Target engaged
City and county officials are trying different techniques to encourage civic engagement and involve residents more directly in government decisions. Ed Everett, a consultant for the Malibu, Calif.-based non-profit Common Sense California, led a meeting on the topic during the International City/County Management Association’s conference in September. American City & County spoke with him about the best methods to make government a collaborative effort.
Q: What is civic engagement?
A: If done very well, and if done in sort of the graduate level of civic engagement, it is actually convening your citizens and letting them decide what topic they want to discuss or what issue is most important to them and letting them come to the decisions about what can happen around that particular topic. Often times, though, to be more simple for people within government, civic engagement is the government bringing forth an issue, but then letting the citizens begin to comment on it, begin to discuss among themselves about it and to be in partnership with the city on how to solve that problem.

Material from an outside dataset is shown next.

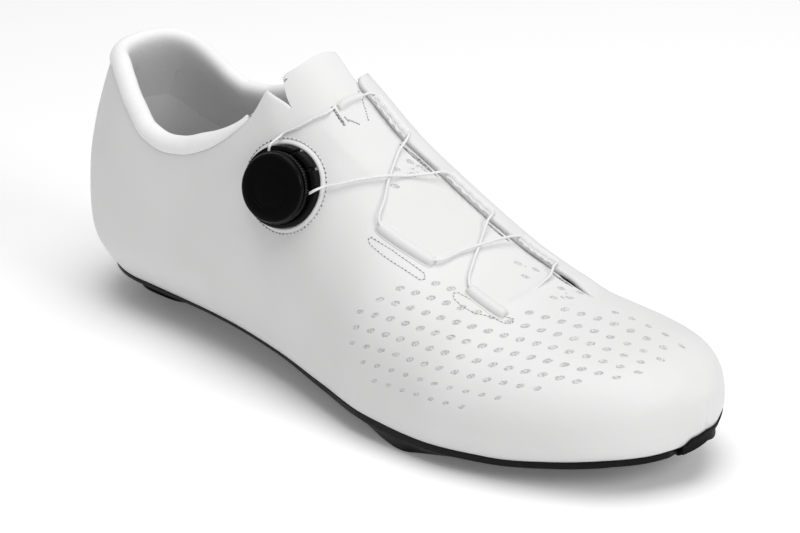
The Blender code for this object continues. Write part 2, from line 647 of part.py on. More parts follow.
def make_toe_pad(collection):
    """The rubber round the toe: a lip outside the plate's edge with a foot under it, and a low bumper that
    stands up against the upper, carried round the outline."""
    medial_turns = toe_stations()
    first = to_turn(TOE_PAD_START)
    lateral_turns = first + (LAST_TURN - first) * np.linspace(0, 1, 5)
    lateral, _ = sole_outline(lateral_turns, 0.0)
    _, medial = sole_outline(medial_turns, 0.0)
    lateral_out, _ = sole_outline(lateral_turns, -1.0)
    _, medial_out = sole_outline(medial_turns, -1.0)
    tip = np.array([[LENGTH, (lateral[-1, 1] + medial[-1, 1]) / 2]])
    path = np.concatenate([lateral[:, :2], tip, medial[::-1, :2]])
    outward = np.concatenate([(lateral_out - lateral)[:, :2], [[1.0, 0.0]], (medial_out - medial)[::-1, :2]])
    # The bumper's upper edge on the upper, by the ribs' places and the place across them
    along = np.concatenate([lateral_turns, [1 - 1e-4], medial_turns[::-1]])
    medial_place = to_place(medial_turns[::-1])
    medial_rise = BUMPER_RISE + (BUMPER_MEDIAL - BUMPER_RISE) * (1 - ease(medial_place, 0.975, 0.995))
    rise = np.concatenate([BUMPER_RISE * ease(to_place(lateral_turns), TOE_PAD_START, 0.9965), [BUMPER_RISE],
                           medial_rise * ease(medial_place, TOE_PAD_MEDIAL, 0.966)])
    is_lateral = np.arange(len(along)) <= len(lateral_turns)
    # Each row is the way outwards, the level that its height is taken from and the rise over it
    profile = [(PAD_PROUD, "edge", 0.0), (PAD_PROUD * PAD_SWELL, "edge", -PAD_DROP),
               (-0.0012, "foot", 0.0005), (-0.0028, "foot", 0.0), (-PAD_REACH, "foot", 0.0004),
               (-PAD_REACH, "plate", 0.0), (-PAD_LIP, "plate", 0.0), (-PAD_LIP, "edge", 0.0),
               (GAP, "edge", 0.0), (GAP, "bumper", 0.5), (GAP, "bumper", 1.0), (PAD_PROUD, "bumper", 1.0),
               (PAD_PROUD * PAD_SWELL, "bumper", 0.5)]
    rings = []
    for out, level, height in profile:
        if level == "bumper":
            across = np.where(is_lateral, rise * height, 4 - rise * height)
            normal = last_normals(along, across)
            normal[len(lateral_turns)] = (1, 0, 0)
            rings.append(last_points(along, across) + normal * out)
            continue
        spot = path + outward * out
        edge = edge_height(np.minimum(spot[:, 0], path[:, 0])) - GAP
        under = plate_bottom(np.minimum(spot[:, 0], LENGTH)) - GAP
        foot = np.minimum(edge - PAD_DROP - PAD_FOOT, under - PAD_THICKNESS)
        base = {"edge": edge, "plate": under, "foot": foot}[level]
        rings.append(np.column_stack([spot, base + height]))
    return ring_part("toe_pad", np.array(rings).transpose(1, 0, 2), RUBBER, collection)


def make_insole(collection):
    """The insole: a thin sheet on the plate, inside the upper's lower edge."""
    heel = -np.cos(np.linspace(0.25, pi / 2, 8))[:-1]
    front = to_turn(np.append(np.linspace(HEEL_X, 0.93, 16), [0.955, 0.975, 0.99]))
    along = np.concatenate([heel, front])
    lateral, medial = sole_outline(along, WALL + INSOLE_MARGIN)
    spread = np.linspace(0, 1, 5)[:, None]
    bottom = lateral[:, None] + (medial - lateral)[:, None] * spread
    top = bottom + np.array([0, 0, INSOLE_THICKNESS])
    return slab_part("insole", top, bottom, LINING, collection)


def tube_curve(name, points, diameter, resolution, radii=None):
    """A curve object with a round bevel and filled ends through points."""
    curve = bpy.data.curves.new(name, "CURVE")
    curve.dimensions = "3D"
    curve.bevel_depth = diameter / 2
    curve.bevel_resolution = resolution
    curve.use_fill_caps = True
    spline = curve.splines.new("POLY")
    spline.points.add(len(points) - 1)
    for index, (spot, point) in enumerate(zip(spline.points, points)):
        spot.co = (*point, 1)
        spot.radius = 1 if radii is None else radii[index]
    return bpy.data.objects.new(name, curve)


def make_collar_padding(collection):
    """The padded roll: it stands on the upper's rim, round the heel from one side of the throat to the
    other."""
    along = stations()
    place = station_x(along)
    runs = []
    for column, side, end in ((0, -1, ROLL_END_LATERAL), (1, 1, ROLL_END_MEDIAL)):
        here = along[place < end]
        rim = smooth_table(RIM, station_x(here))[:, column] * COLLAR_HEIGHT
        across = across_at_height(here, rim, side)
        edge = last_points(here, across)
        out = last_normals(here, across)
        up = np.cross(np.gradient(edge, axis=0), out) * side
        up /= np.linalg.norm(up, axis=1)[:, None]
        runs.append(edge + up * (ROLL_DIAMETER / 2 + GAP) - out * (WALL * 0.8))
    path = np.concatenate([runs[0][::-1], runs[1][1:]])
    taper = ease(np.minimum(np.arange(len(path)), len(path) - 1 - np.arange(len(path))), -1.5, 3)
    roll = tube_curve("collar_padding", path, ROLL_DIAMETER, 2, taper)
    return link(roll, collection, LINING)


def unit(vector):
    """The vector at length one."""
    return vector / np.linalg.norm(vector)


def dial_frame():
    """The dial's seat on the surface, its axis and two directions across it."""
    seat = last_points(to_turn(DIAL_PLACE), DIAL_ACROSS)
    axis = np.array([sin(DIAL_TOEWARD) * cos(DIAL_UPWARD), -cos(DIAL_TOEWARD) * cos(DIAL_UPWARD),
                     sin(DIAL_UPWARD)])
    first = unit(np.cross([0, 0, 1], axis))
    return seat, axis, first, np.cross(axis, first)


def make_dial(tree, collection):
    """The lace dial: a base whose foot follows the upper, and the knob on it. The base's top is a flat disc
    that stands clear of the surface all round."""
    seat, axis, first, second = dial_frame()
    around = np.linspace(0, 2 * pi, 32, endpoint=False)
    spokes = np.cos(around)[:, None] * first + np.sin(around)[:, None] * second
    radius = BASE_DIAMETER / 2
    rings = []
    for share in (0.04, 0.5, 1.0):
        starts = seat + spokes * radius * share + axis * 0.03
        hits = [tree.ray_cast(Vector(start), Vector(-axis))[0] for start in starts]
        rings.append(np.array(hits) + axis * GAP * 1.5)
    top = np.max((rings[-1] - seat) @ axis) + BASE_EDGE
    rings.append(seat + spokes * radius + axis * (top - BASE_BEVEL))
    rings.append(seat + spokes * (radius - BASE_BEVEL) + axis * top)
    ring_part("dial_base", rings, DIAL_PLASTIC, collection)

    knob = []
    low, high = top + GAP, top + GAP + KNOB_HEIGHT
    for inset, height in ((0.0, low), (0.0, high - KNOB_BEVEL), (KNOB_BEVEL, high)):
        knob.append(seat + spokes * (KNOB_DIAMETER / 2 - inset) + axis * height)
    ring_part("dial_knob", knob, DIAL_PLASTIC, collection)


def curve_through(points, count):
    """A smooth curve through points, with count points at even steps of its parameter."""
    points = np.asarray(points, float)
    place = np.concatenate([[0], np.cumsum(np.linalg.norm(np.diff(points, axis=0), axis=1))])
    return smooth_table(np.column_stack([place, points]), np.linspace(0, place[-1], count))


def make_ridge(name, tree, ends, width, height, hem, material, collection):
    """A guide: a low rounded ridge along the surface with a hem on both sides. Its underside follows the
    upper."""
    start, end = (last_points(to_turn(place), across) for place, across in ends)
    count, columns = 5, 7
    path = start + (end - start) * np.linspace(0, 1, count)[:, None]
    sideways = np.linspace(-1, 1, columns)
    top, bottom = np.zeros((count, columns, 3)), np.zeros((count, columns, 3))
    direction = unit(end - start)
    for i, point in enumerate(path):
        _, normal, _, _ = tree.find_nearest(Vector(point))
        across = unit(np.cross(np.array(normal), direction))
        narrow = 1 - 0.25 * abs(2 * i / (count - 1) - 1) ** 6
        for j, s in enumerate(sideways):
            spot, face_normal, _, _ = tree.find_nearest(Vector(point + across * s * narrow * width / 2))
            rise = hem + (height - hem) * max(0.0, 1 - (s / 0.72) ** 2) ** 0.7
            bottom[i, j] = np.array(spot) + np.array(face_normal) * GAP
            top[i, j] = np.array(spot) + np.array(face_normal) * (GAP + rise)
    return slab_part(name, top, bottom, material, collection)


def make_guides(flap_tree, medial_tree, collection):
    """The lace's guides on the flap and the textile tubes along the medial edge."""
    for name, ends, wide, high in GUIDES:
        width, height = wide * GUIDE_WIDTH, high * GUIDE_HEIGHT
        make_ridge(name, flap_tree, ends, width, height, GUIDE_HEM, SYNTHETIC, collection)
    for name, start, end in TUBES:
        edges = throat_edge(to_turn(np.array([start, end])))[0] + TUBE_SHIFT
        ends = ((start, edges[0]), (end, edges[1]))
        make_ridge(name, medial_tree, ends, TUBE_WIDTH, TUBE_HEIGHT, GUIDE_HEM, LACE_CORD, collection)


def lace_path(rows):
    """A smooth run over the form through rows of place, place across the rib and height over the form."""
    rows = np.array(rows)
    along = to_turn(rows[:, 0])
    points = last_points(along, rows[:, 1]) + last_normals(along, rows[:, 1]) * rows[:, 2:]
    length = np.linalg.norm(np.diff(points, axis=0), axis=1).sum()
    return curve_through(points, max(3, int(length / (2.6 * LACE_DIAMETER))))


def lace_tube(name, points, collection):
    """A run of the lace as a closed tube, made a mesh so that runs that cross can be joined."""
    tube = tube_curve(name + "_curve", points, LACE_DIAMETER, 2)
    collection.objects.link(tube)
    bpy.context.view_layer.update()
    mesh = bpy.data.meshes.new_from_object(tube.evaluated_get(bpy.context.evaluated_depsgraph_get()))
    bpy.data.objects.remove(tube)
    shape = bmesh.new()
    shape.from_mesh(mesh)
    bmesh.ops.remove_doubles(shape, verts=shape.verts, dist=1e-6)
    bmesh.ops.recalc_face_normals(shape, faces=shape.faces)
    shape.to_mesh(mesh)
    shape.free()
    mesh.materials.clear()
    return bpy.data.objects.new(name, mesh)


def make_lace(collection, cutters):
    """The lace's open runs between the dial, the guides and the tubes. Two runs that cross are joined
    there."""
    for name, runs in LACE_RUNS.items():
        tubes = [lace_tube(f"{name}_{k}", lace_path(rows), collection) for k, rows in enumerate(runs)]
        first, *others = tubes
        first.name = name
        link(first, collection, LACE_CORD)
        for other in others:
            keep_as_cutter(other, cutters)
            join = first.modifiers.new("crossing", "BOOLEAN")
            join.operation = "UNION"
            join.object = other


def main():
    for leftover in list(bpy.data.objects):
        bpy.data.objects.remove(leftover)
    shoe = bpy.data.collections.new("cycling_shoe")
    cutters = bpy.data.collections.new("cutters")
    bpy.context.scene.collection.children.link(shoe)
    bpy.context.scene.collection.children.link(cutters)
    make_outsole(shoe, cutters)
    make_heel_pad(shoe)
    make_toe_pad(shoe)
    _, flap_tree, medial_tree = make_upper(shoe)
    make_insole(shoe)
    make_collar_padding(shoe)
    make_dial(flap_tree, shoe)
    make_guides(flap_tree, medial_tree, shoe)
    make_lace(shoe, cutters)
    move = Matrix.Translation((-MIDDLE, 0, 0))
    for part in bpy.data.objects:
        part.data.transform(move)


main()
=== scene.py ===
"""The looks of a white road cycling shoe for the right foot: its upper, sole, collar, lace dial and lace.

The form is worked out as in the part's own source, with the back of the heel at x = 0, and is then moved to
where the frame's upper stands. All lengths are in metres.
"""
from math import cos, pi, radians, sin

import bmesh
import bpy
import numpy as np
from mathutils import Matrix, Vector


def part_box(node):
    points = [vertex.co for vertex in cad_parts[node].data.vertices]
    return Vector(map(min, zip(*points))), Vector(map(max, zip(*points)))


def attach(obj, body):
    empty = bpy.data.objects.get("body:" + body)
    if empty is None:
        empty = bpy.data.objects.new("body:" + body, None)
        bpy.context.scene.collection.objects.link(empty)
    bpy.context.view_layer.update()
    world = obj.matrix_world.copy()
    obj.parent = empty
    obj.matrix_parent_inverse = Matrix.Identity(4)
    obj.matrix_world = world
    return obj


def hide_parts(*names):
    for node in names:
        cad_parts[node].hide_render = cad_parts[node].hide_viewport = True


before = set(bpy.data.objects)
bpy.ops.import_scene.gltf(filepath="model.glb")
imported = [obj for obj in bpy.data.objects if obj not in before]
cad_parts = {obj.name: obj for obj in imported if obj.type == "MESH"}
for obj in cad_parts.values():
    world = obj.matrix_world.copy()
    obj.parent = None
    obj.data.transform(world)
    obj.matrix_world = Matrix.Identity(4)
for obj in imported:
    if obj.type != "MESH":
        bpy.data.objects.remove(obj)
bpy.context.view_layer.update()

# Driving sizes of the form, the same as the part's
LENGTH = 0.286
BALL_WIDTH = 0.096
HEEL_WIDTH = 0.071
INSTEP_HEIGHT = 0.095
COLLAR_HEIGHT = 0.105
SOLE_LIFT = 0.0145
TOE_SPRING = 0.008
HEEL_ROUND = 2.15
WALL = 0.0018
GAP = 0.0003

SECTIONS = np.array([
    # place low_l   low_m   wide_l  wide_m  shift   z_l    z_m    crest  lift   spring round_l round_m
    [0.138, 0.387, 0.373, 0.528, 0.472, 0.021, 0.343, 0.362, 1.180, 1.000, 0.00, 2.10, 2.10],
    [0.227, 0.408, 0.366, 0.528, 0.465, 0.023, 0.362, 0.400, 1.250, 1.055, 0.00, 2.10, 2.10],
    [0.326, 0.425, 0.325, 0.505, 0.429, 0.035, 0.371, 0.425, 1.309, 1.100, 0.00, 2.00, 2.00],
    [0.426, 0.430, 0.274, 0.469, 0.382, 0.048, 0.363, 0.441, 1.219, 1.050, 0.00, 1.95, 2.00],
    [0.525, 0.454, 0.285, 0.467, 0.393, 0.066, 0.326, 0.400, 1.000, 0.900, 0.00, 2.00, 2.05],
    [0.613, 0.482, 0.365, 0.498, 0.451, 0.086, 0.274, 0.344, 0.798, 0.745, 0.00, 2.05, 2.10],
    [0.703, 0.472, 0.432, 0.503, 0.492, 0.100, 0.247, 0.281, 0.632, 0.641, 0.00, 2.10, 2.15],
    [0.793, 0.410, 0.458, 0.458, 0.504, 0.122, 0.232, 0.256, 0.546, 0.645, 0.06, 2.20, 2.30],
    [0.871, 0.312, 0.438, 0.369, 0.490, 0.143, 0.232, 0.253, 0.518, 0.648, 0.32, 2.30, 2.50],
    [0.931, 0.203, 0.375, 0.260, 0.443, 0.156, 0.237, 0.253, 0.495, 0.648, 0.61, 2.40, 2.60],
    [0.970, 0.094, 0.297, 0.135, 0.365, 0.158, 0.247, 0.253, 0.453, 0.648, 0.82, 2.40, 2.60],
    [0.990, -0.013, 0.219, 0.005, 0.281, 0.148, 0.253, 0.250, 0.396, 0.648, 1.00, 2.30, 2.40],
    [1.000, -0.128, 0.128, -0.128, 0.128, 0.128, 0.253, 0.253, 0.332, 0.648, 1.30, 2.00, 2.00],
])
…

Q: What do you think about the role of Web 2.0 technology, such as Wikiplanning, in civic engagement?
A: I think it’s been underutilized. I think it’s an important piece [of the process]. [Younger people are] used to going to the Internet and Tweeting or Facebooking, all of those things, so why wouldn’t we want to use those? It is just another tool, and we capture some people who simply won’t, or don’t, or wouldn’t care to go to a meeting.
When you use it, though, there needs to be some sophistication. A chat room where nobody uses their own name is not civic engagement. You don’t engage civically when people can just type away and slam other people [and] don’t own their comments. That will just tear a community apart.

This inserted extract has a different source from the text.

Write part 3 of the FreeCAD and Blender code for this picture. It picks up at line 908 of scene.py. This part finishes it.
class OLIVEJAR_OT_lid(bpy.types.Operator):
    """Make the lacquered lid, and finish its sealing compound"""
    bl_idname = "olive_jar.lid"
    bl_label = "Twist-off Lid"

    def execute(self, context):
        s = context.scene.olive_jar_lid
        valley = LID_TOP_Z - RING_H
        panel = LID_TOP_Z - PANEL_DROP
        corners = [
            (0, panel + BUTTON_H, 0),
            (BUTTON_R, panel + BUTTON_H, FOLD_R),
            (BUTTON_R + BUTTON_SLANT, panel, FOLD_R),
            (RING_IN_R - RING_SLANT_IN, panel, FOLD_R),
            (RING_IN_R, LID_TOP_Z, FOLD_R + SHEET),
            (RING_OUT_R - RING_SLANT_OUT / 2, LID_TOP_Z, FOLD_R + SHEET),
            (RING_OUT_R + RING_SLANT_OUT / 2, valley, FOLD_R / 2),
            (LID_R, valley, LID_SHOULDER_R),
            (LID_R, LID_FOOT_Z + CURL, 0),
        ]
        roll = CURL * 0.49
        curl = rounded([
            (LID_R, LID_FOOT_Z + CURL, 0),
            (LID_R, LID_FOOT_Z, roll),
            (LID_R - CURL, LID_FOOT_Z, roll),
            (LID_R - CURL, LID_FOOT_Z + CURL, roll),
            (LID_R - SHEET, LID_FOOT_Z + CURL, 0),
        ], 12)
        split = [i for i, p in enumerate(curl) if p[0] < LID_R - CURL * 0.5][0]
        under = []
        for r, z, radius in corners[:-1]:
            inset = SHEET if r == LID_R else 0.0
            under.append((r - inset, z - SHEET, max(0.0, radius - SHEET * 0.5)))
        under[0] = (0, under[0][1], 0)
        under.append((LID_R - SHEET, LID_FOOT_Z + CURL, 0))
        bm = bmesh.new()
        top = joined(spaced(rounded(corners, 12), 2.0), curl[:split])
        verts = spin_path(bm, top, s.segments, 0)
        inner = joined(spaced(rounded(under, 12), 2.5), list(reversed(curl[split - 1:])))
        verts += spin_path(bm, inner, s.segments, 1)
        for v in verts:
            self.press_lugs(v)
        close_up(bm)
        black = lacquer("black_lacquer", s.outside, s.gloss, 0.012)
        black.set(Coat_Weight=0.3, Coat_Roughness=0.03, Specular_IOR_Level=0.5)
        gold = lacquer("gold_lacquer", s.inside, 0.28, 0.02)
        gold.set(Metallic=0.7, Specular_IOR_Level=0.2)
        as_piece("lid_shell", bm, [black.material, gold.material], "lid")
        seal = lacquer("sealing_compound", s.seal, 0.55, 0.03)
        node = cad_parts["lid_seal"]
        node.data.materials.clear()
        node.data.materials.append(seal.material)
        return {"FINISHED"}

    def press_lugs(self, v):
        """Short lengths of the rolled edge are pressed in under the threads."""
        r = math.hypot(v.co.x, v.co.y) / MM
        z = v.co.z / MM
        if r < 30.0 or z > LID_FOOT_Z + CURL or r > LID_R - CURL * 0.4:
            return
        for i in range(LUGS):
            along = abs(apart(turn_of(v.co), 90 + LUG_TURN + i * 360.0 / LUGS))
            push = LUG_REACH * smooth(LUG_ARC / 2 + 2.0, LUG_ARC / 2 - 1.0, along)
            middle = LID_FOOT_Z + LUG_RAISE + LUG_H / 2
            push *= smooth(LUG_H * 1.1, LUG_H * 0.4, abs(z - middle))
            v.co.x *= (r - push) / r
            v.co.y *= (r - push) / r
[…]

Civic engagement is about people listening to other people, paying attention to what they say. It’s OK to disagree, but you have to own your own position and then be willing to let go of your position and say, ‘Gee, I think the majority has a better idea than I had even.’ So, I think you have to monitor [those applications] carefully.
Q: What are some of the forms of civic engagement?
A: Civic engagement does not happen in a council meeting. [And,] it doesn’t happen in a planning commission meeting — does not, will not. Those are business meetings. And, if we understand that those are business meetings, then we take civic engagement where it belongs, and that is outside the council chamber.
There’s never a head of the table [at civic engagement meetings]. There are always round tables. There is never anybody standing in front answering questions, be they the mayor or the city manager or someone else. All discussion happens around tables of six to eight [people,] and that table of six to eight has to come to a consensus. And, you have to give them time to both understand the issue and to listen to each other. It has to happen early enough that the output of civic engagement is useful and important to the elected officials but not so early that you haven’t had some chance to educate people. They need a chance to learn about the issue before they intelligently discuss it.
Q: What is an example from your career of an incident that helped you understand civic engagement?
A: [Redwood, Calif., where I worked as city manager] had an issue, as maybe other cities do, where we were using more water than we were allocated [from the Hetch Hetchy Water System that services the San Francisco area]. That’s just because other cities weren’t using it, we’re all in the same pool on [the system], and we realized that. When I became city manager I said, ‘Wow, seven years from now when they’re all using their [water allotments,] we’re going to be in a deep hurt. Let’s fix this thing.’
So, I turned it over to my department head who did a marvelous job of pulling together a cross-sectional team of the city [and] got some of the brightest consultants out there, and we really stressed that we could do massively better at conservation, and [that] we have a sewage treatment plant, a regional sewage treatment plant, in our city limits, [so] let’s use the effluent [from that plant] and start using recycled water. It made sense, [but] it was going to cost a lot of money. We were out talking about it, we were putting it out, [and] not too many people were upset.
One person, working the Internet 24/7, who didn’t like the idea, [complained first] that [the recycled water] would spot her Mercedes, [then said] she was allergic to it, it could make her sick, [or] if it got put on grass and babies ate the grass they might get sick, the babies might die. She had hooked into the mother’s club by then.
My council looked at me, especially the mayor, and said ‘Ed, this is turning out badly. We’re not civically engaging people.’ And I said, ‘You’re right, give me a week.’ And we stopped that process and we said, ‘OK, here it is: We’re going to appoint a task force [consisting of] 10 people who were absolutely in favor of [the plan] and 10 people who were absolutely opposed to it. Then we said, ‘We’ll give you professional facilitation. We will give you $60,000 to hire your own consultants. You have to save 2,000 acre feet of water a year, you can spend no more than $72 million — that was [the cost of] the retrofit for recycled water — [and] you must do this in [approximately] five months.’ [The task force also had to] come up with a consensus and not a minority report [or] the council [would go to] Plan B.
It took them six and a half months [and] they met the criteria. This was a group that could hardly talk to each other at the first meeting. At the end, they had a celebratory dinner. They made a recommendation to the city council. It was like a love-in instead of a contentious situation. Everyone was clapping, the council loved it, they endorsed it, and it’s 80 to 85 percent complete right now, and there’s been no blowback by the community, and they love it. That’s civic engagement.